In Germania è anche grazie al Bund, la federazione, che è più difficile per i leader controllare a piacimento i loro partiti. La direzione nazionale deve tener conto delle realtà locali, e i Länder più piccoli, come lo Schleswig-Holstein o la Saar, non possono essere schiacciati dalle regioni più ricche, una Baviera o una Nord-Renania Westfalia. I loro rappresentanti al Bundesrat, la camera delle regioni, che ha diritto di veto su ogni legge di interesse locale, quindi su quasi tutte, potrebbero avere un peso determinante sul voto. Per un leader, la scalata al vertice comincia sempre a livello regionale, non grazie ai giochi dietro le quinte nella capitale, che esistono ma non sono determinanti. Si deve aver dato buona prova nel proprio Land prima di poter ambire alla Cancelleria o a un ministero federale. Prima si vince in serie B, poi si gioca nella Bundesliga, la serie A. Per la verità, anche qui gruppi di potere riescono a volte a bloccare i giovani emergenti, ma non per sempre. Helmut Kohl, il cancelliere della riunificazione, riuscì a restare al potere per 16 anni, solo perché barava al gioco, grazie ai fondi neri che gli giungevano da ricchi sponsor. Li gestiva personalmente riuscendo a bloccare i rivali. Non era così indiscusso nella sua Cdu, e forse non sarebbe stato ricandidato, ma eliminò uno dopo l’altro chi lo sfidava. Non si mise in tasca un euro, eppure in Germania non l’hanno perdonato. Dopo di lui, per battere Gerhard Schroeder fu scelto dapprima Edmund Stoiber, perché era il primo ministro della regione più ricca, la Baviera. Si sperava che avrebbe guidato bene anche l’intero paese.

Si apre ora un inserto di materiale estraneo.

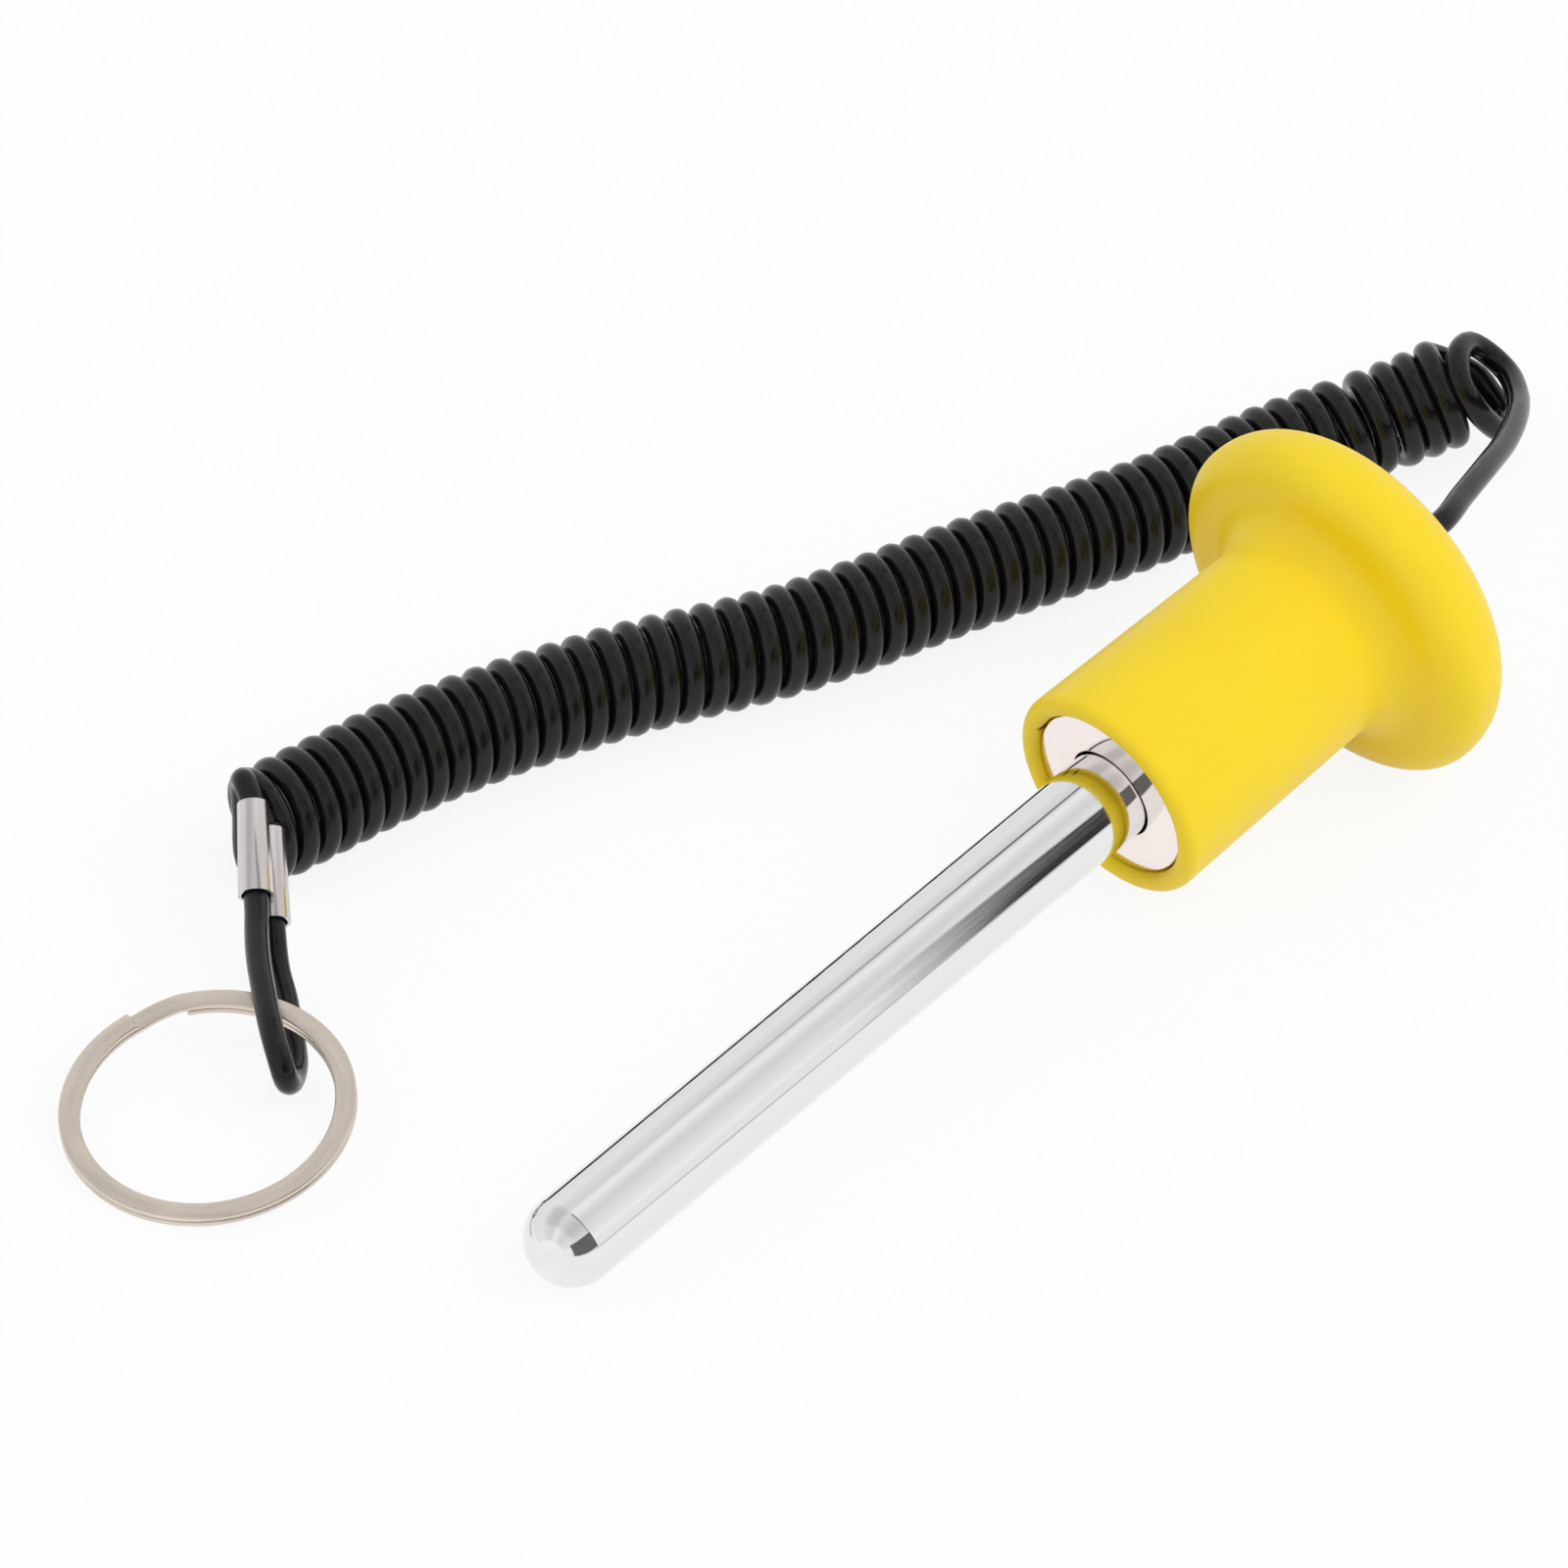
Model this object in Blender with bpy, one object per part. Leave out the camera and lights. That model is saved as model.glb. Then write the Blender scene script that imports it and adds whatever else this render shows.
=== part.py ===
"""Weight stack pin: a chromed pin in a moulded grip, on a curly cord that ends in a split ring.

Metres, +Z up. The pin's axis lies in the XZ plane, with its nose at -X and the grip at +X.
The nose and the rim of the grip's flange both touch z = 0, so the axis leans by an angle that
follows from their sizes. The origin is on z = 0, below the middle of the pin and its grip.
Each turned piece has its outline in its own X (along the axis, 0 at the magnet's face, positive
toward the crown) and its own Z (the radius).
"""

import math

import bmesh
import bpy
from mathutils import Matrix, Vector

# Pin
PIN_RADIUS = 0.0050
PIN_REACH = 0.0846          # from the magnet's face to the end of the nose
NOSE_LENGTH = 0.0046        # the domed end, half an ellipse
SHANK_DEPTH = 0.0250        # the stretch of the pin behind the magnet's face
SHANK_CHAMFER = 0.0006

# Grip
LIP_RADIUS = 0.0122
LIP_STAND = 0.0009          # how far the lip stands in front of the magnet's face
LIP_OUTER_ROUND = 0.0013
LIP_INNER_ROUND = 0.0008
BARREL_END_RADIUS = 0.0116  # the barrel tapers to this where the fillet starts
FILLET_RADIUS = 0.0040
RIM_RADIUS = 0.0204
RIM_DEPTH = 0.0351          # from the magnet's face to the widest ring of the flange
RIM_ROUND_RADIAL = 0.0041
RIM_ROUND_AXIAL = 0.0033
CROWN_DEPTH = 0.0089        # from the widest ring to the end of the crown
CROWN_POWER = 2.36          # 2 would be an ellipse, and more is flatter with a tighter edge
CORD_HOLE_PLAY = 0.00025
MOUTH_CHAMFER = 0.0004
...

Infine, toccò alla Merkel, che si impose lentamente sugli avversari uomini.
Sull’altro fronte, quello socialista, è più difficile emergere, perché nell’Spd hanno un forte peso i sindacalisti, legati o divisi tra loro secondo altre logiche. Helmut Schmidt, tuttavia, si impose a livello nazionale grazie al prestigio conquistato come senatore nella città stato di Amburgo, gestendo le operazioni di soccorso durante la tragica inondazione del 1962. Nessuno si chiede, o ci informa, come Matteo Renzi ha gestito l’emergenza durante l’ultima nevicata a Firenze. Sinceramente, non lo so.
Per battere Kohl, i socialdemocratici scelsero sempre i candidati sbagliati, ma sempre tra i premier locali. Prima Johannes Rau, primo ministro della Nord Renania Westfalia, di alto livello morale (divenne presidente della repubblica), ma senza presa sugli elettori, poi lo scialbo Rudolf Scharping, perché era riuscito a imporsi in un Land come la Renania Palatinato, feudo da sempre della Cdu. Ai vecchi del partito non piaceva Schroeder, brillante ma considerato troppo amico dei manager. Alla fine riuscì a imporsi grazie all’alleanza con Oskar Lafontaine e lo stesso Scharping. Prima o poi, chi vale riesce a emergere. Non sempre, come nei verdi o nella Linke, ma i piccoli partiti vivono grazie al carisma dei loro leader, come Joschka Fischer o Lafontaine. E si deve aspettare più a lungo, finché invecchiano e decidono di ritirarsi prima che li caccino.